As the other 10% of your time will be taken up in life-affirming cornering, premium manufacturers decided in their wisdom to make the edges (or shoulders) of their sports and touring tyres from a grippier rubber compound to the hard wearing central portion. This is the essence of dual compound tyre technology.
The rubber of this shoulder compound is softer (and so less durable), but as you hardly use the shoulders this matters not. That softness means the rubber heats up quicker and reaches its optimum grip level quicker for when you need it in the twisties. Dual compound tyre technology like this is commonplace nowadays and represented a quantum leap forward in terms of tyre design when it came out.
That’s all the interest I can wring out of tyre walls for now. If you read this far, congratulations. Perhaps consider how you’re spending your free time. Really, you read 2000 words about tyre wall markings? I don’t know who that reflects on worse. You for reading it, or me for writing it.
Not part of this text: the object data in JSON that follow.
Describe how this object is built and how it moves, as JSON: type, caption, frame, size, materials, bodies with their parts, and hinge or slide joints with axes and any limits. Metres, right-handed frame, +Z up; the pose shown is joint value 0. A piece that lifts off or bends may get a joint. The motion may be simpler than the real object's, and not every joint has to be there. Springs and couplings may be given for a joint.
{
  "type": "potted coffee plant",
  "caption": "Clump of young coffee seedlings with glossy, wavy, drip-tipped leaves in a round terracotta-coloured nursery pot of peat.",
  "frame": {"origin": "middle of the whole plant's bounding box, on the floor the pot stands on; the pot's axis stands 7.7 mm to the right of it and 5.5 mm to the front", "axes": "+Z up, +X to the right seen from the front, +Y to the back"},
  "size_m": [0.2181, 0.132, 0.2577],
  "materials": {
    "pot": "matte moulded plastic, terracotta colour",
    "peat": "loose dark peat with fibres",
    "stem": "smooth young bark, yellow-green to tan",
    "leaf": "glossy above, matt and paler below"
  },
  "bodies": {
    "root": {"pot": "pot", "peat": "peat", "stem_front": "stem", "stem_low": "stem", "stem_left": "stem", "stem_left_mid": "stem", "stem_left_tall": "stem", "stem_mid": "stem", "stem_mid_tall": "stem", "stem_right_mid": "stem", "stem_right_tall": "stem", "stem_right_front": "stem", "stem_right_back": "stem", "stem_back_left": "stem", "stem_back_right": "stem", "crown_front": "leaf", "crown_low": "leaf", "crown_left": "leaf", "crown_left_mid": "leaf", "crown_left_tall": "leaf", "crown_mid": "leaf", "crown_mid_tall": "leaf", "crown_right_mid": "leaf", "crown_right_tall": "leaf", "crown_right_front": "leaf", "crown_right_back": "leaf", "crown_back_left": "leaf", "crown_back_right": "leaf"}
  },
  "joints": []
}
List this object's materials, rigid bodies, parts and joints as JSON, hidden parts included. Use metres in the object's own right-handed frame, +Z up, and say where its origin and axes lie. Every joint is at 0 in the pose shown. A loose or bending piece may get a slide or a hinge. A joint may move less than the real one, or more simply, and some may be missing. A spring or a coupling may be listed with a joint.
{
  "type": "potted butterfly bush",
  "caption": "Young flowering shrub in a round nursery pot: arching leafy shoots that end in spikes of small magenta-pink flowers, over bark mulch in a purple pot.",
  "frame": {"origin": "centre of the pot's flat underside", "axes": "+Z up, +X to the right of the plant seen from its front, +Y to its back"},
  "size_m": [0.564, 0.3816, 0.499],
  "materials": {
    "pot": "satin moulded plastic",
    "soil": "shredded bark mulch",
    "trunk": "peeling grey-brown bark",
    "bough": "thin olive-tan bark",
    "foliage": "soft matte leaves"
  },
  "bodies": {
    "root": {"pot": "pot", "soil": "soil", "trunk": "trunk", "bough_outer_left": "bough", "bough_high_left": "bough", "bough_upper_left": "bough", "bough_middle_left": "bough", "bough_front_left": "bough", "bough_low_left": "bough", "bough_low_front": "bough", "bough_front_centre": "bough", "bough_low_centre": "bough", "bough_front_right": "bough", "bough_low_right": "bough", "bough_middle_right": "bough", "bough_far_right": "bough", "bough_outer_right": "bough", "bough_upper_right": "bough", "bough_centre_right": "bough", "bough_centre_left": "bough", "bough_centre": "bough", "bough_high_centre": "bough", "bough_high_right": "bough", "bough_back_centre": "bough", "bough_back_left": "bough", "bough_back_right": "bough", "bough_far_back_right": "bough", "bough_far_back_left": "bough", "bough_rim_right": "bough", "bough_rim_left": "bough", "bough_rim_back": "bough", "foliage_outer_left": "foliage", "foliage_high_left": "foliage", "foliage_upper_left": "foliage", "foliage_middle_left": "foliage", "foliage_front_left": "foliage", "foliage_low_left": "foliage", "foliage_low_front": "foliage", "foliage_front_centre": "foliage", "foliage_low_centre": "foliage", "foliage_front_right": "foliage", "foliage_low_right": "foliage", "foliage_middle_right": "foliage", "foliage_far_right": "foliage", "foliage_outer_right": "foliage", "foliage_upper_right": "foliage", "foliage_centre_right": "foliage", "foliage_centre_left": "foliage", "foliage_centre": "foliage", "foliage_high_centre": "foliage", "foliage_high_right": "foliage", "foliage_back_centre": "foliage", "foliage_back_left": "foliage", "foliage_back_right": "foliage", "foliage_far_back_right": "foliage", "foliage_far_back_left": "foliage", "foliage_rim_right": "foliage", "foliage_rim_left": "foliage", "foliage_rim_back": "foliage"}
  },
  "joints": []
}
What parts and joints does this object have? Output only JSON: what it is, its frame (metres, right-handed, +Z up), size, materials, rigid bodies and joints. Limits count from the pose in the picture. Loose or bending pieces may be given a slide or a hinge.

Absolutely Final Hassle Avoidance Tip: If you’re a newbie this probably won’t apply to you but if you get into the habit of taking loose wheels to tyre shops because you don’t trust the fitters to remove and refit the wheels properly (one unfortunate experience a lifetime’s habit makes) make sure they can still understand which way your wheels turn. I chalk the old tyres or put a piece of insulation tape on the rim with a directional mark and smiley to guide the fitter in the least patronising way I can manage. This is important as some bikes like one of mine have drive trains on the opposite side from ‘normal’ (a BMW F650 Funduro with the Austrian built Rotax motor) and this could easily fox your average fitter who may assume between sandwiches that all bikes are like those common as muck Japanese ones with the drive sprocket on the left. Result? A tyre carefully put on backwards. Happened to me – makes for a great awkward moment in the shop.